Defender Fankaty Dabo is called out. He has endured a very bad game, and Deeney discloses he is out of the squad for Tuesday’s trip to Mansfield Town. It is a far cry from when Dabo featured in the Championship play-offs for Coventry City last May and in the final against Luton missed the decisive kick in the penalty shoot-out.
“He’s not been good for five, six, seven, eight, nine weeks,” Deeney says. “I have just told him in front of everyone – six months ago that kid had a kick to go to the Premier League. Now he won’t get a game in the National League. So, is that me or him? He has pure ability but he gets run every game and never makes a tackle and when the ball comes to him he looks like he kicks it with his shin pads.”

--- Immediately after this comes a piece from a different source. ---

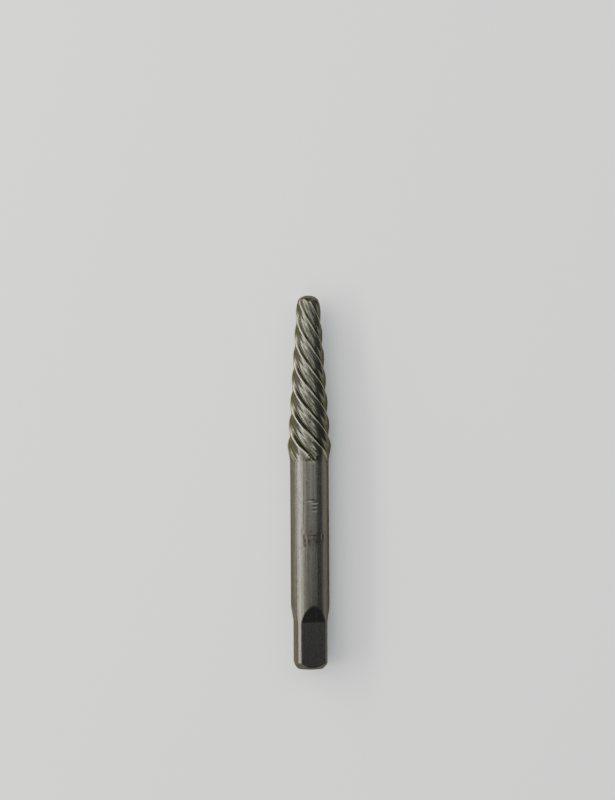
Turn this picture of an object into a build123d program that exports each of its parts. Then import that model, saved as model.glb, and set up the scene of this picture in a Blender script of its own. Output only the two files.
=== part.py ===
from build123d import *
import os
from math import ceil, cos, radians, tan

# Spiral-flute screw extractor, in millimetres and degrees.
# It is drawn standing on its drive end, with its axis on Z, and then laid down.

# Square drive end, ground on the round shank
across_flats = 6.15
square_length = 9.7
runout_length = 3.3
wheel_radius = 24.5
square_turn = 11.5
end_chamfer = 1.37

# Round shank, between the square's run-outs and the shoulder
shank_diameter = 7.94
round_length = 29.3

# Tapered working end. Its crests stand above the shank by crest_rise where they are widest.
crest_rise = 0.53
shoulder_length = 2.9
fluted_length = 31.0
taper_half_angle = 4.0
tip_crown = 0.25
tip_corner_length = 2.0
tip_corner_radius = 2.08
tip_corner_width = 1.22

# Left-hand spiral flutes. Depth and bottom radius are those at the widest crests, and shrink
# with the taper. The shares are of the angle from one flute to the next: the land's width, and
# how far the bottom lies from the sharp edge.
flute_count = 6
flute_lead = 27.7
flute_depth = 0.8
bottom_radius = 0.6
land_share = 0.22
bottom_share = 0.2
edge_turn = 34.9

# Steps of the loft, and how far cutting forms run on beyond the ends and the lands
loft_step = 8.0
beyond_ends = 0.5
beyond_lands = 0.35

# The blank is this much too long until its tip is rounded. The line where a turned form closes on
# itself lies on a land at the tip, so many degrees behind its heel, clear of the flutes' ends.
spare_length = 0.3
seam_behind_heel = 4.3

# How finely the lie of the tool at rest is worked out
rest_step = 0.25
rest_slice = 0.05

shank_radius = shank_diameter / 2
shoulder_foot = square_length + runout_length + round_length
widest_place = shoulder_foot + shoulder_length
overall_length = widest_place + fluted_length
widest_radius = shank_radius + crest_rise
taper = tan(radians(taper_half_angle))
flute_pitch = 360 / flute_count


def crest_radius(height):
    """Radius over the crests, which the taper reduces towards the tip."""
    return widest_radius - (height - widest_place) * taper


def shoulder_radius(height):
    return shank_radius + (height - shoulder_foot) * crest_rise / shoulder_length


def edge_angle(height):
    """Direction of one land's sharp edge. It turns backwards on the way up: a left-hand spiral."""
    return edge_turn - 360 * (height - widest_place) / flute_lead


def polar(radius, angle):
    return Vector(radius, 0).rotate(Axis.Z, angle)


def star_section():
    """Section of the working end at its widest. Its points stand clear of the lands, which the
    lathe has turned, so that only its rounded hollows cut into them."""
    outline = []
    for flute in range(flute_count):
        turn = flute * flute_pitch
        edge = polar(widest_radius, turn)
        bottom = polar(widest_radius - flute_depth, turn + bottom_share * flute_pitch)
        heel = polar(widest_radius, turn + (1 - land_share) * flute_pitch)
        past_edge = edge + (edge - bottom).normalized() * beyond_lands
        past_heel = heel + (heel - bottom).normalized() * beyond_lands
        outline += [past_edge, bottom, past_heel]
    star = make_face(Polyline(*outline, close=True))
    bottoms = star.vertices().sort_by(SortBy.DISTANCE)[:flute_count]
    return fillet(bottoms, bottom_radius)


def flute_form():
    """What the flutes take off: a sleeve round the tapered, twisted star, from where the bottoms
    of the flutes have come out through the shank."""
    bottom_share_of_radius = 1 - flute_depth / widest_radius
    bottoms_leave_shank = widest_place - (shank_radius / bottom_share_of_radius - widest_radius) / taper
    low = bottoms_leave_shank - beyond_ends
    high = overall_length + beyond_ends
    steps = ceil(360 * (high - low) / flute_lead / loft_step)
    section = star_section()
    slices = []
    for step in range(steps + 1):
        height = low + (high - low) * step / steps
        turned = Rot(0, 0, edge_angle(height)) * scale(section, crest_radius(height) / widest_radius)
        slices.append(Pos(0, 0, height) * turned)
    sleeve = Pos(0, 0, low) * Cylinder(
        widest_radius + shank_radius,
        high - low + beyond_ends,
        align=(Align.CENTER, Align.CENTER, Align.MIN),
    )
    return sleeve - loft(slices)


def turned_blank():
    """The blank as it leaves the lathe: chamfered end, shank, shoulder and cone, still too long."""
    blank_length = overall_length + spare_length
    outline = Polyline(
        (0, 0),
        (shank_radius - end_chamfer, 0),
        (shank_radius, end_chamfer),
        (shank_radius, shoulder_foot),
        (widest_radius, widest_place),
        (crest_radius(blank_length), blank_length),
        (0, blank_length),
        close=True,
    )
    return revolve(Plane.XZ * make_face(outline), Axis.Z)


def tip_cutter():
    """What rounds the tip after the flutes are cut: a ring outside its round corner and crown."""
    corner_place = overall_length - tip_corner_length
    corner_radius = crest_radius(corner_place)
    crown_place = overall_length - tip_crown
    crown_radius = corner_radius - tip_corner_width
    top = overall_length + 2 * spare_length
    outline = [
        RadiusArc((corner_radius, corner_place), (crown_radius, crown_place), -tip_corner_radius),
        TangentArc((0, overall_length), (crown_radius, crown_place), tangent=(1, 0)),
        Line((0, overall_length), (0, top)),
        Line((0, top), (widest_radius, top)),
        Line((widest_radius, top), (widest_radius, corner_place)),
        Line((widest_radius, corner_place), (corner_radius, corner_place)),
    ]
    return revolve(Plane.XZ * make_face(Wire(outline)), Axis.Z)


def flat_cutter():
    """What the grinding wheel takes off for one flat, with its curved run-out up to the shank."""
    flat_radius = across_flats / 2
    runout_end = square_length + runout_length
    outline = [
        Line((flat_radius, -beyond_ends), (flat_radius, square_length)),
        RadiusArc((flat_radius, square_length), (shank_radius, runout_end), wheel_radius),
        Line((shank_radius, runout_end), (2 * shank_radius, runout_end)),
        Line((2 * shank_radius, runout_end), (2 * shank_radius, -beyond_ends)),
        Line((2 * shank_radius, -beyond_ends), (flat_radius, -beyond_ends)),
    ]
    return extrude(Plane.XZ * make_face(Wire(outline)), shank_radius, both=True)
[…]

The head coach is honest, authentic and consistent, and admits that at times he has gone too far with criticising players publicly. He later apologised to Dabo and has said: “I let my emotions get the best of me at times.” There is no ill-will, just a desire to win. “If I was Dale Vince I would be questioning me, as he should do. If I was a fan I would be asking for my money back.” With that, Deeney departs the press box.
The evening chill is a far cry from the mid-morning excitement when staff from all the club’s departments met for coffee and cake, an innovation introduced by the new head coach to bring everyone closer. Steele praises Deeney’s impact and adds: “But it will need every single person and every single thing we are doing now to drag us out of this.”
Deeney speaks before heading over to the other side of the stadium, where the dressing rooms are, with the players starting to arrive from 12.30pm. On a Wattbike is suspended centre-half Ryan Inniss. He will be sorely missed against Harrogate, as Deeney feared. The head coach takes his team meeting at 1.40pm, going through detailed clips as to what to expect from Harrogate. He hammers home the message that they play in a 4-4-2, with a diamond midfield, so the space to exploit is out wide. “Any questions? Anyone unsure as to what they are doing? Get ready to win then,” he tells them.
The warm-up begins at 2.20pm, at 2.48pm the dressing room is full of booming music. At 2.54pm the players will be called to line up in the corridor. Three minutes before that Deeney walks in.
“Cut the music please, take a seat,” he says. “We have prepped it. We know what we are doing. I have to take confidence from what we are doing. Every game I have asked for progression and progression now is to win. We are all in this together and are going to have a good day, yes?”
At half-time it is 0-0 and Deeney is not happy. While the messages are reinforced by set-piece coach Parslow, the manager prepares what to say.
“I’d prefer to watch ‘Antiques Roadshow’ instead of this,” he says, criticising the low-key nature of the game despite what is at stake.
“If you don’t want the ball, no problem,” Deeney adds. “Come and sit next to me [on the bench]… make something happen. I’m not trying to jump down your throats but drive it yourselves or in five minutes I will make three subs. I feel like we are sleepwalking to a 1-0 win for them. Drive the standards.”
They do not heed his warning. Three minutes after the restart, Gorrin lunges after the ball in the centre of the pitch and catches Odoh. It is a carbon copy of a late challenge the combative midfielder made in the first half that earned a yellow card. Gorrin is sent off.
“We will have to dig in now,” Deeney says to his staff but three minutes later Harrogate break down their right and score from close range. There is a flicker of defiance from Forest Green but Stevens is denied by their former goalkeeper James Belshaw, before disaster strikes as substitute Callum Jones gives the ball away and the dangerous Odoh finishes. Having made two substitutions after the first goal, Deeney prepares for three more. “Can we just put those three on as well,” a wag in the crowd behind him shouts.
It is 5.08pm and the only music is coming from the Harrogate dressing room. The door is wide open, loud celebrations in full swing. Forest Green’s door is shut tight. The squad are in silence, the defeat sinking in. 
“They [Harrogate] play 4-4-2 diamond, so all the space is on the outside. So what do we do? We play through the middle,” a disbelieving Deeney says, identifying McCann and Jordan Moore-Taylor for contributing to Gorrin’s dismissal by playing poor passes. “The sending off kills us but, to be fair, he got stitched up by the other lads,” Deeney says.
“I see a group of people doing their own thing. Hiding. Scared. I don’t know why they are scared, given they have been losing for 18 months to two years now. Hopefully it [the loss] will be a lightbulb moment and they will kick on and have the career they can have or they will be out of the Football League.”
For Deeney, as he goes to meet his family, the work will continue long into Saturday night and Sunday morning. With 20 games to go and 60 points to earn there is no way he is giving up without a fight; without getting the “sledgehammer” out.
“I take responsibility and I am fixing it,” he says, emphatically. “This club is not a bottom-of-League-Two club and we need to address that. There is hope. We will change.”